O sorriso do meu primo se alargou, transformando-se em algo lascivo e predador.

- Bem, bem, bem. - Marco murmurou, seus olhos percorrendo Scarlett de cima a baixo com uma lentidão insultante.

- Que visão gloriosa! Rocco, meu caro, você não me disse que havia importado um novo talento para a casa.

Eu senti meu sangue ferver. A fúria era tão intensa que quase me sufocou. Era possessividade pura, instintiva e selvagem. Não por amor, mas por domínio. Ela era minha, minha prisioneira, meu segredo, e Marco não tinha o direito de olhar.

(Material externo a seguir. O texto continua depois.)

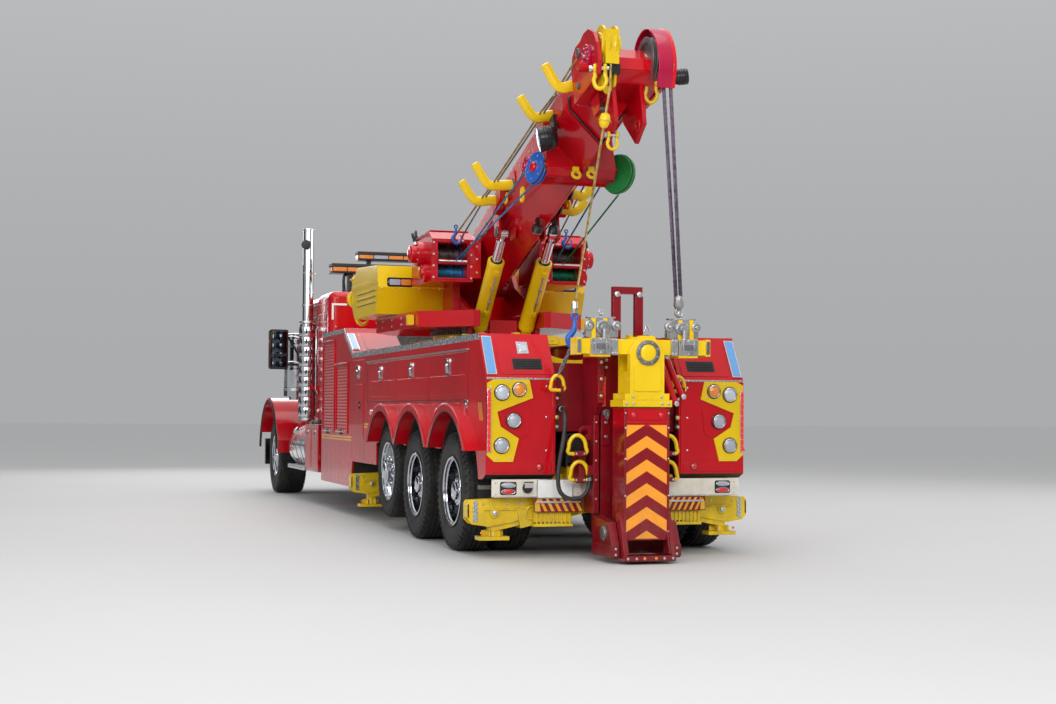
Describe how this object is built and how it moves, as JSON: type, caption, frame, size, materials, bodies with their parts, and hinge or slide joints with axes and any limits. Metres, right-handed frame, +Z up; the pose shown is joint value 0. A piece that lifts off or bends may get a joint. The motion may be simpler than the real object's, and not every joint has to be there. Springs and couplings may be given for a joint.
{
  "type": "heavy sliding rotator tow truck",
  "caption": "Conventional-cab heavy recovery truck with a sliding, slewing telescopic boom, two winches, side lockers, four outriggers and a folding rear underlift.",
  "frame": {"origin": "on the ground under the middle of the overall length, on the centreline", "axes": "+X forward, +Y to the truck's left, +Z up"},
  "size_m": [12.94, 2.98, 4.4643],
  "materials": {
    "body_red": "deep crimson gloss enamel",
    "accent_yellow": "yellow gloss enamel",
    "frame_black": "satin black chassis paint",
    "frame_red": "dark red enamel",
    "tyre": "black rubber",
    "polished_aluminium": "polished",
    "chrome": "chrome plate",
    "cast_steel": "machined and painted cast",
    "engine_grey": "grey painted casting",
    "glass": "tinted glass",
    "seat_cloth": "dark grey woven seat cloth",
    "mirror_black": "black mirror shell",
    "lamp_bar": "black housing with amber and clear lenses",
    "tread_plate": "bright tread plate",
    "hose_rubber": "black rubber hose",
    "rod_chrome": "hard chrome rod"
  },
  "bodies": {
    "chassis": {"frame_rails": "frame_black", "axle_beams": "cast_steel", "engine_block": "engine_grey", "cab_shell": "body_red", "cab_glass": "glass", "seats": "seat_cloth", "front_bumper": "chrome", "fuel_tanks": "polished_aluminium", "exhaust_and_intake": "chrome", "mirrors": "mirror_black", "light_bars": "lamp_bar", "body_left": "body_red", "body_right": "body_red", "deck": "tread_plate", "rear_bumper": "tread_plate", "underlift_guides": "frame_red", "outrigger_housings": "accent_yellow", "hydraulic_hose": "hose_rubber"},
    "knuckle_left": {"knuckle_left": "cast_steel"},
    "front_wheel_left": {"front_wheel_left": "polished_aluminium", "front_tyre_left": "tyre"},
    "lift_wheel_left": {"lift_wheel_left": "polished_aluminium", "lift_tyre_left": "tyre"},
    "mid_wheels_left": {"mid_wheels_left": "polished_aluminium", "mid_tyres_left": "tyre"},
    "rear_wheels_left": {"rear_wheels_left": "polished_aluminium", "rear_tyres_left": "tyre"},
    "cab_door_left": {"cab_door_left": "body_red"},
    "side_door_left": {"side_door_left": "body_red"},
    "knuckle_right": {"knuckle_right": "cast_steel"},
    "front_wheel_right": {"front_wheel_right": "polished_aluminium", "front_tyre_right": "tyre"},
    "lift_wheel_right": {"lift_wheel_right": "polished_aluminium", "lift_tyre_right": "tyre"},
    "mid_wheels_right": {"mid_wheels_right": "polished_aluminium", "mid_tyres_right": "tyre"},
    "rear_wheels_right": {"rear_wheels_right": "polished_aluminium", "rear_tyres_right": "tyre"},
    "cab_door_right": {"cab_door_right": "body_red"},
    "side_door_right": {"side_door_right": "body_red"},
    "hood": {"hood": "body_red"},
    "slide_carriage": {"slide_carriage": "frame_red"},
    "turret": {"turret": "accent_yellow", "winches": "body_red"},
    "boom_base": {"boom_base": "body_red"},
    "boom_extension": {"boom_extension": "body_red"},
    "lift_barrels": {"lift_barrels": "accent_yellow"},
    "lift_rods": {"lift_rods": "rod_chrome"},
    "underlift_mast": {"underlift_mast": "frame_red"},
    "stinger": {"stinger": "frame_red"},
    "stinger_extension": {"stinger_extension": "accent_yellow"},
    "crossbar": {"crossbar": "cast_steel"},
    "front_outrigger_left": {"front_outrigger_left": "accent_yellow"},
    "front_outrigger_right": {"front_outrigger_right": "accent_yellow"},
    "rear_outrigger_left": {"rear_outrigger_left": "accent_yellow"},
    "rear_outrigger_right": {"rear_outrigger_right": "accent_yellow"}
  },
  "joints": [
    {"name": "steer_left", "type": "hinge", "parent": "chassis", "child": "knuckle_left", "pos_m": [5.5725, 0.86, 0.555], "axis": [0, 0, 1], "range_deg": [-33, 33]},
    {"name": "front_spin_left", "type": "hinge", "parent": "knuckle_left", "child": "front_wheel_left", "pos_m": [5.5725, 0.99, 0.555], "axis": [0, 1, 0], "continuous": true},
    {"name": "lift_spin_left", "type": "hinge", "parent": "chassis", "child": "lift_wheel_left", "pos_m": [-2.1575, 1.07, 0.6], "axis": [0, 1, 0], "continuous": true},
    {"name": "mid_spin_left", "type": "hinge", "parent": "chassis", "child": "mid_wheels_left", "pos_m": [-3.4555, 0.914, 0.52], "axis": [0, 1, 0], "continuous": true},
    {"name": "rear_spin_left", "type": "hinge", "parent": "chassis", "child": "rear_wheels_left", "pos_m": [-4.8355, 0.914, 0.52], "axis": [0, 1, 0], "continuous": true},
    {"name": "cab_door_swing_left", "type": "hinge", "parent": "chassis", "child": "cab_door_left", "pos_m": [4.1245, 1.013, 1.8], "axis": [0, 0, -1], "range_deg": [0, 68]},
    {"name": "side_door_lift_left", "type": "hinge", "parent": "chassis", "child": "side_door_left", "pos_m": [-3.0725, 1.168, 1.746], "axis": [1, 0, 0], "range_deg": [0, 85]},
    {"name": "steer_right", "type": "hinge", "parent": "chassis", "child": "knuckle_right", "pos_m": [5.5725, -0.86, 0.555], "axis": [0, 0, 1], "range_deg": [-33, 33]},
    {"name": "front_spin_right", "type": "hinge", "parent": "knuckle_right", "child": "front_wheel_right", "pos_m": [5.5725, -0.99, 0.555], "axis": [0, 1, 0], "continuous": true},
    {"name": "lift_spin_right", "type": "hinge", "parent": "chassis", "child": "lift_wheel_right", "pos_m": [-2.1575, -1.07, 0.6], "axis": [0, 1, 0], "continuous": true},
    {"name": "mid_spin_right", "type": "hinge", "parent": "chassis", "child": "mid_wheels_right", "pos_m": [-3.4555, -0.914, 0.52], "axis": [0, 1, 0], "continuous": true},
    {"name": "rear_spin_right", "type": "hinge", "parent": "chassis", "child": "rear_wheels_right", "pos_m": [-4.8355, -0.914, 0.52], "axis": [0, 1, 0], "continuous": true},
    {"name": "cab_door_swing_right", "type": "hinge", "parent": "chassis", "child": "cab_door_right", "pos_m": [4.1245, -1.013, 1.8], "axis": [0, 0, 1], "range_deg": [0, 68]},
    {"name": "side_door_lift_right", "type": "hinge", "parent": "chassis", "child": "side_door_right", "pos_m": [-3.0725, -1.168, 1.746], "axis": [-1, 0, 0], "range_deg": [0, 85]},
    {"name": "hood_tilt", "type": "hinge", "parent": "chassis", "child": "hood", "pos_m": [6.2625, 0, 0.82], "axis": [0, 1, 0], "range_deg": [0, 55]},
    {"name": "turret_slide", "type": "slide", "parent": "chassis", "child": "slide_carriage", "axis": [1, 0, 0], "range_m": [-1.8, 0]},
    {"name": "turret_slew", "type": "hinge", "parent": "slide_carriage", "child": "turret", "pos_m": [-1.5675, 0, 2.05], "axis": [0, 0, 1], "continuous": true},
    {"name": "boom_raise", "type": "hinge", "parent": "turret", "child": "boom_base", "pos_m": [-1.2675, 0, 2.56], "axis": [0, 1, 0], "range_deg": [-13.3, 29.7]},
    {"name": "boom_extend", "type": "slide", "parent": "boom_base", "child": "boom_extension", "axis": [-0.9472, 0, 0.3206], "range_m": [0, 2.4]},
    {"name": "cylinder_swing", "type": "hinge", "parent": "turret", "child": "lift_barrels", "pos_m": [-2.2475, 0, 2.075], "axis": [0, 1, 0], "range_deg": [-18, 34]},
    {"name": "rod_slide", "type": "slide", "parent": "lift_barrels", "child": "lift_rods", "axis": [-0.694, 0, 0.72], "range_m": [-0.3, 0.6]},
    {"name": "underlift_raise", "type": "slide", "parent": "chassis", "child": "underlift_mast", "axis": [0, 0, 1], "range_m": [0, 0.45]},
    {"name": "stinger_fold", "type": "hinge", "parent": "underlift_mast", "child": "stinger", "pos_m": [-6.2375, 0, 0.24], "axis": [0, -1, 0], "range_deg": [0, 90]},
    {"name": "stinger_extend", "type": "slide", "parent": "stinger", "child": "stinger_extension", "axis": [0, 0, 1], "range_m": [0, 0.85]},
    {"name": "crossbar_pivot", "type": "hinge", "parent": "stinger_extension", "child": "crossbar", "pos_m": [-6.2775, 0, 1.76], "axis": [1, 0, 0], "range_deg": [-35, 35]},
    {"name": "front_outrigger_left_slide", "type": "slide", "parent": "chassis", "child": "front_outrigger_left", "axis": [0, 0.9781, -0.2079], "range_m": [0, 0.7]},
    {"name": "front_outrigger_right_slide", "type": "slide", "parent": "chassis", "child": "front_outrigger_right", "axis": [0, -0.9781, -0.2079], "range_m": [0, 0.7]},
    {"name": "rear_outrigger_left_slide", "type": "slide", "parent": "chassis", "child": "rear_outrigger_left", "axis": [0, 0.9781, -0.2079], "range_m": [0, 0.7]},
    {"name": "rear_outrigger_right_slide", "type": "slide", "parent": "chassis", "child": "rear_outrigger_right", "axis": [0, -0.9781, -0.2079], "range_m": [0, 0.7]}
  ],
  "couplings": [
    {"joint": "steer_right", "follows": "steer_left", "ratio": 1},
    {"joint": "cylinder_swing", "follows": "boom_raise", "ratio": 1.1},
    {"joint": "rod_slide", "follows": "boom_raise", "m_per_rad": 1.072}
  ]
}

Scarlett se encolheu, estava procurando uma forma de fugir.

- Ela é uma funcionária, Marco. E não é da sua conta. - Eu disse, minha voz baixa e perigosa.

Marco ignorou-me e começou a subir os degraus em direção a ela, como um lobo caçando.

- Funcionária? Não, não, Rocco. Ela tem potencial. Posso apresentá-la à... hospitalidade da família Mancini. Venha cá, linda. Deixe-me ver esse rosto mais de perto.

Ele estendeu a mão para o braço dela.

- Você é uma delícia... – Diz pegando o braço dela. - Você tem a pureza que o nosso futuro dom adora... - Marco tinha um sorriso zombeteiro no rosto. - Primo, onde acha essas virgens inocentes para foder? - Scarlett estremece ao seu toque.

- Queria ser o primeiro... - Diz pegando naqueles fios de cabelos que tanto me chamam a atenção.

Naquele momento, algo estourou dentro de mim. O Dom, o Herói, o Homem, o Animal — tudo se fundiu em uma única explosão de violência.